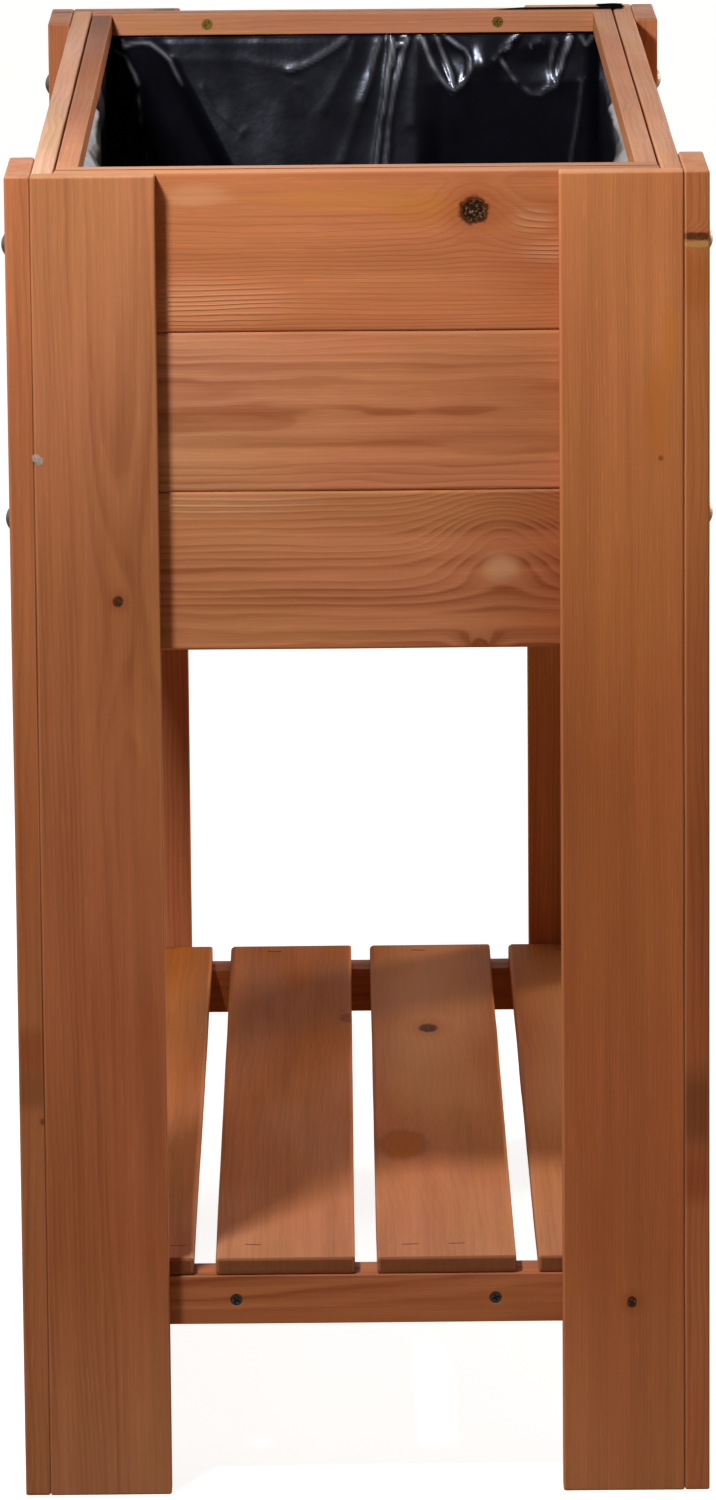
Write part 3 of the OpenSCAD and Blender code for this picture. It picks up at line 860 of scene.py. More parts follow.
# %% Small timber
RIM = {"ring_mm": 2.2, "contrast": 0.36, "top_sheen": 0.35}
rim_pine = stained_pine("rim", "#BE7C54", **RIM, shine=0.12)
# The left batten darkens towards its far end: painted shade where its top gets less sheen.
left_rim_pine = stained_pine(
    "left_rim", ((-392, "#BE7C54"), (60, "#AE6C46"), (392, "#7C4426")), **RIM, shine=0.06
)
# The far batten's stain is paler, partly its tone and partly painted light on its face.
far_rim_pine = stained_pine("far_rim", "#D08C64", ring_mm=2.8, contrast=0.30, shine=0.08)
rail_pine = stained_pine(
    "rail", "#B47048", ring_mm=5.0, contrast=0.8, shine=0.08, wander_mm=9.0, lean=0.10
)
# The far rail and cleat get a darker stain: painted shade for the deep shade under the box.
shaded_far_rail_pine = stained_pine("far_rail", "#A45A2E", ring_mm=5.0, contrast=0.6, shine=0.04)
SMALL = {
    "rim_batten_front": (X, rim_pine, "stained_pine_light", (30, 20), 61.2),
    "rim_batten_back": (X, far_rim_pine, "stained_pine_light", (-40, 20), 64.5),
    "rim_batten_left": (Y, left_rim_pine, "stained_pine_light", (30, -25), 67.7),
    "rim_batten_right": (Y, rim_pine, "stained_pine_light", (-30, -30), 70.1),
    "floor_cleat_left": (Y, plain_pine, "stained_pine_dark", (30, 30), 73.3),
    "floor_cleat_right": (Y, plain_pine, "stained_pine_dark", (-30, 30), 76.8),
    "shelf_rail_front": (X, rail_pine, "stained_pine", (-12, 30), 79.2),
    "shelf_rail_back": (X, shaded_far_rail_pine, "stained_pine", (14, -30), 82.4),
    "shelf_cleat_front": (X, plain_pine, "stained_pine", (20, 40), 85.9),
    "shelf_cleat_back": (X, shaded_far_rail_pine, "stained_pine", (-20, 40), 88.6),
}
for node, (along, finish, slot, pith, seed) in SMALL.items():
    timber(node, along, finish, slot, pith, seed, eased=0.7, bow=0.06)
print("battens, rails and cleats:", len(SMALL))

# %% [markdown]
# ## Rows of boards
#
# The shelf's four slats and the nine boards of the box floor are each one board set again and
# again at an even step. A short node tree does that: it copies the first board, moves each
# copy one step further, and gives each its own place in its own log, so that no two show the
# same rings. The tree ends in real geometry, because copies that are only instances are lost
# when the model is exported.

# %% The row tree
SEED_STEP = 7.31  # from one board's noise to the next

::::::

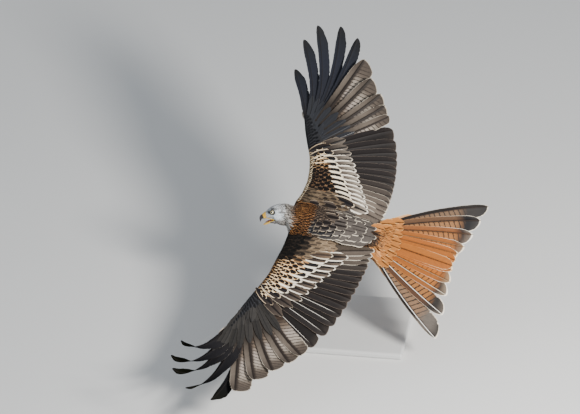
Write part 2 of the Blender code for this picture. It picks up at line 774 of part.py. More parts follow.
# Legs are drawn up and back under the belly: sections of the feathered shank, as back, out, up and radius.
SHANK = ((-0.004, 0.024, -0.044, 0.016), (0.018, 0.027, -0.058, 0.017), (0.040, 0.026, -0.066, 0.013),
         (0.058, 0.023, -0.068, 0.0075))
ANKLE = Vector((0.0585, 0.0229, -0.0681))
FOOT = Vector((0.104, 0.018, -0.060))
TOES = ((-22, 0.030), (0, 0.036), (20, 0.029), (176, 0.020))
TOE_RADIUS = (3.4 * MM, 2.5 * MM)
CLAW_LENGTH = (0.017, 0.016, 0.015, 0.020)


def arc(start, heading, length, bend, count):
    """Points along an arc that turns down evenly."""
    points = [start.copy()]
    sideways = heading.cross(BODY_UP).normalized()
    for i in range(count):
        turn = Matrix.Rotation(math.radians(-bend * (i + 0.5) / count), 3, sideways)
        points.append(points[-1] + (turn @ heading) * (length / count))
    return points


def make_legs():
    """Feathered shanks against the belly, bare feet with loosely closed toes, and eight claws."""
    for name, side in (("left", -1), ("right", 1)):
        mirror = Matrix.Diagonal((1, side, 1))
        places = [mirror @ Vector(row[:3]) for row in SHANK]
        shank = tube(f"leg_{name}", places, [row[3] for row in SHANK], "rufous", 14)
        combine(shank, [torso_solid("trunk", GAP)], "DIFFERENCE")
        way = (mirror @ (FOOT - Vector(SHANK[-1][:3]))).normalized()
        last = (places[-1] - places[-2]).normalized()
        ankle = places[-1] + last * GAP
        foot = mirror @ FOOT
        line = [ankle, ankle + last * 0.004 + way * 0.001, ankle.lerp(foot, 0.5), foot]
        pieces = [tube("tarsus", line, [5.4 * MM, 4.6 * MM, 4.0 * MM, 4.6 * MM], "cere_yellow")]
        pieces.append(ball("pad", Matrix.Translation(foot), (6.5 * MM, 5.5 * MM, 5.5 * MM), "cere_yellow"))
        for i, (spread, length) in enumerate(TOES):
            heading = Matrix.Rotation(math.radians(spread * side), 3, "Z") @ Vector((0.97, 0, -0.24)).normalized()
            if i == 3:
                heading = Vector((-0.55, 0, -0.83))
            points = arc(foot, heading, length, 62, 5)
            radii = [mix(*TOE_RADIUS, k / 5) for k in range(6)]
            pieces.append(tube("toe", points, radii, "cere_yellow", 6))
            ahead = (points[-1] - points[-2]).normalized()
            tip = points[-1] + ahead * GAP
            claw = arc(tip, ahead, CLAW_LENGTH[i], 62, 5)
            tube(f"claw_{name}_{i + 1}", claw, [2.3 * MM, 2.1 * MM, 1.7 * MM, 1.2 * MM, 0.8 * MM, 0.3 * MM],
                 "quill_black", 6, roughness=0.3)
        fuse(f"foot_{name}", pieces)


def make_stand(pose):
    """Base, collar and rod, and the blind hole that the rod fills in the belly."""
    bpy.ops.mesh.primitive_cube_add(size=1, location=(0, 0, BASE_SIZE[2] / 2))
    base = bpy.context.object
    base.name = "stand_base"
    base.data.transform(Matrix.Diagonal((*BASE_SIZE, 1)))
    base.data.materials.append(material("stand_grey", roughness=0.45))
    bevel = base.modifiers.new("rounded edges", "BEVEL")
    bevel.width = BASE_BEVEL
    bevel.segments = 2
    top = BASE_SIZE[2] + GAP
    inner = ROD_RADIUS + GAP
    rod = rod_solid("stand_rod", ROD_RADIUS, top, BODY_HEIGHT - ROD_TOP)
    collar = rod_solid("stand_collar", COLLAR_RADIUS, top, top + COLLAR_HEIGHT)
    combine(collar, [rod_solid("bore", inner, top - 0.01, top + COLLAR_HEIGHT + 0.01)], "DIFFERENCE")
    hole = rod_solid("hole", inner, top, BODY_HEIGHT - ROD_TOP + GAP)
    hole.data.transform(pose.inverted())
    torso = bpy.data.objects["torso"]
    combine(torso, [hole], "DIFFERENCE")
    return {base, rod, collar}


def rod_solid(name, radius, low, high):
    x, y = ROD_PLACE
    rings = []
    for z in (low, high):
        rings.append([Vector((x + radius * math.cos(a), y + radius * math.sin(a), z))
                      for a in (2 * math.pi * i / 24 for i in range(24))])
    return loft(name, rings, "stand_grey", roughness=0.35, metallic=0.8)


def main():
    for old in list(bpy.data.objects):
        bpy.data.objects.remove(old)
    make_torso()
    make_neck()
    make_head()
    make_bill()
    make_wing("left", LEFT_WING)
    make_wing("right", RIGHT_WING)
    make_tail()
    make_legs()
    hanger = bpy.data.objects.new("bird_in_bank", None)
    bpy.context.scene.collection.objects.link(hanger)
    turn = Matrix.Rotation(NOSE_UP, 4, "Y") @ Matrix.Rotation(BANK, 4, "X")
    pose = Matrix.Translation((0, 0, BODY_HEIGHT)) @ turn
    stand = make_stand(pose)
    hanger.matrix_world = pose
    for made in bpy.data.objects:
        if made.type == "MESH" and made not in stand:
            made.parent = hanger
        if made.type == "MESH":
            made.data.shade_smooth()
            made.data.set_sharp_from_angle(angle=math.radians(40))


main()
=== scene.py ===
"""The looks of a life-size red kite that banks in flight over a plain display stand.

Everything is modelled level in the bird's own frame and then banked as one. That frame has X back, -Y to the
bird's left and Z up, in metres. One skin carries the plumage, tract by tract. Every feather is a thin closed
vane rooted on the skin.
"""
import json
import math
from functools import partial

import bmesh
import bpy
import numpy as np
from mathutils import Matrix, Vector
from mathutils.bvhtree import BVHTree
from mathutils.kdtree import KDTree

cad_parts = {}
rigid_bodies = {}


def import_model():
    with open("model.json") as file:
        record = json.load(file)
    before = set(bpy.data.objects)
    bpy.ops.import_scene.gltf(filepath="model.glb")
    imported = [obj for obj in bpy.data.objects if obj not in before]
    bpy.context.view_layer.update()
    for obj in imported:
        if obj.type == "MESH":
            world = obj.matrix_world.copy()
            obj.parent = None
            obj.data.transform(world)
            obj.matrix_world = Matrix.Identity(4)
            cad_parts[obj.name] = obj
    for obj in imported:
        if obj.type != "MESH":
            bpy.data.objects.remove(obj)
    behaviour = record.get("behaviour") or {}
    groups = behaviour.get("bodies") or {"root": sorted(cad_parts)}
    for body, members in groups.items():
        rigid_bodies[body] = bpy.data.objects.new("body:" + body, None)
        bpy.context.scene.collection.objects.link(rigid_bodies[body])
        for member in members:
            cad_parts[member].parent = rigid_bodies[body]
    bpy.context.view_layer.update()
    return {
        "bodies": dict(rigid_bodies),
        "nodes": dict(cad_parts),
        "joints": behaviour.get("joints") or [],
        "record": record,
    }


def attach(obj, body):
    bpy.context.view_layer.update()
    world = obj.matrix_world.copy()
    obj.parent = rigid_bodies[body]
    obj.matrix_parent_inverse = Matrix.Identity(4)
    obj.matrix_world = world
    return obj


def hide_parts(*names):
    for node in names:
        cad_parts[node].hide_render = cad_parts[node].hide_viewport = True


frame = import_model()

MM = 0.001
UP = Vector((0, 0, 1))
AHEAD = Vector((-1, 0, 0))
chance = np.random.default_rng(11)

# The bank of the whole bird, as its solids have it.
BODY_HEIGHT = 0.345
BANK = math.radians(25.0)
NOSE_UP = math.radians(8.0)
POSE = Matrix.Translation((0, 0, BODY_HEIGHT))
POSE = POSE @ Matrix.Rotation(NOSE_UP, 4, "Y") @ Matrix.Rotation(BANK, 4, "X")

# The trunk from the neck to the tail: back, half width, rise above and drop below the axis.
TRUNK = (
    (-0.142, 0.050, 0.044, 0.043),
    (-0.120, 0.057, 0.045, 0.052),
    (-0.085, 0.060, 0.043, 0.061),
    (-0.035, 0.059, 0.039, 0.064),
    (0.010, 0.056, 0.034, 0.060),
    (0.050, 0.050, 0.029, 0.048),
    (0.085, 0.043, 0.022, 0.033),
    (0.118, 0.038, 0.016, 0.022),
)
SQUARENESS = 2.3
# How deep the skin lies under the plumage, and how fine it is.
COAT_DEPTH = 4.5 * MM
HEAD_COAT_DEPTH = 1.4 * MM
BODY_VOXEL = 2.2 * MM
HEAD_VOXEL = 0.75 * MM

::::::

Begin with the line containing "pose = Matrix.Translation((0, 0, BODY_HEIGHT)) @", end with the line containing "bpy.context.scene.collection.objects.link(rigid_bodies[body])", and transcribe exactly every line in that span, with nothing added.

    pose = Matrix.Translation((0, 0, BODY_HEIGHT)) @ turn
    stand = make_stand(pose)
    hanger.matrix_world = pose
    for made in bpy.data.objects:
        if made.type == "MESH" and made not in stand:
            made.parent = hanger
        if made.type == "MESH":
            made.data.shade_smooth()
            made.data.set_sharp_from_angle(angle=math.radians(40))


main()
=== scene.py ===
"""The looks of a life-size red kite that banks in flight over a plain display stand.

Everything is modelled level in the bird's own frame and then banked as one. That frame has X back, -Y to the
bird's left and Z up, in metres. One skin carries the plumage, tract by tract. Every feather is a thin closed
vane rooted on the skin.
"""
import json
import math
from functools import partial

import bmesh
import bpy
import numpy as np
from mathutils import Matrix, Vector
from mathutils.bvhtree import BVHTree
from mathutils.kdtree import KDTree

cad_parts = {}
rigid_bodies = {}


def import_model():
    with open("model.json") as file:
        record = json.load(file)
    before = set(bpy.data.objects)
    bpy.ops.import_scene.gltf(filepath="model.glb")
    imported = [obj for obj in bpy.data.objects if obj not in before]
    bpy.context.view_layer.update()
    for obj in imported:
        if obj.type == "MESH":
            world = obj.matrix_world.copy()
            obj.parent = None
            obj.data.transform(world)
            obj.matrix_world = Matrix.Identity(4)
            cad_parts[obj.name] = obj
    for obj in imported:
        if obj.type != "MESH":
            bpy.data.objects.remove(obj)
    behaviour = record.get("behaviour") or {}
    groups = behaviour.get("bodies") or {"root": sorted(cad_parts)}
    for body, members in groups.items():
        rigid_bodies[body] = bpy.data.objects.new("body:" + body, None)
        bpy.context.scene.collection.objects.link(rigid_bodies[body])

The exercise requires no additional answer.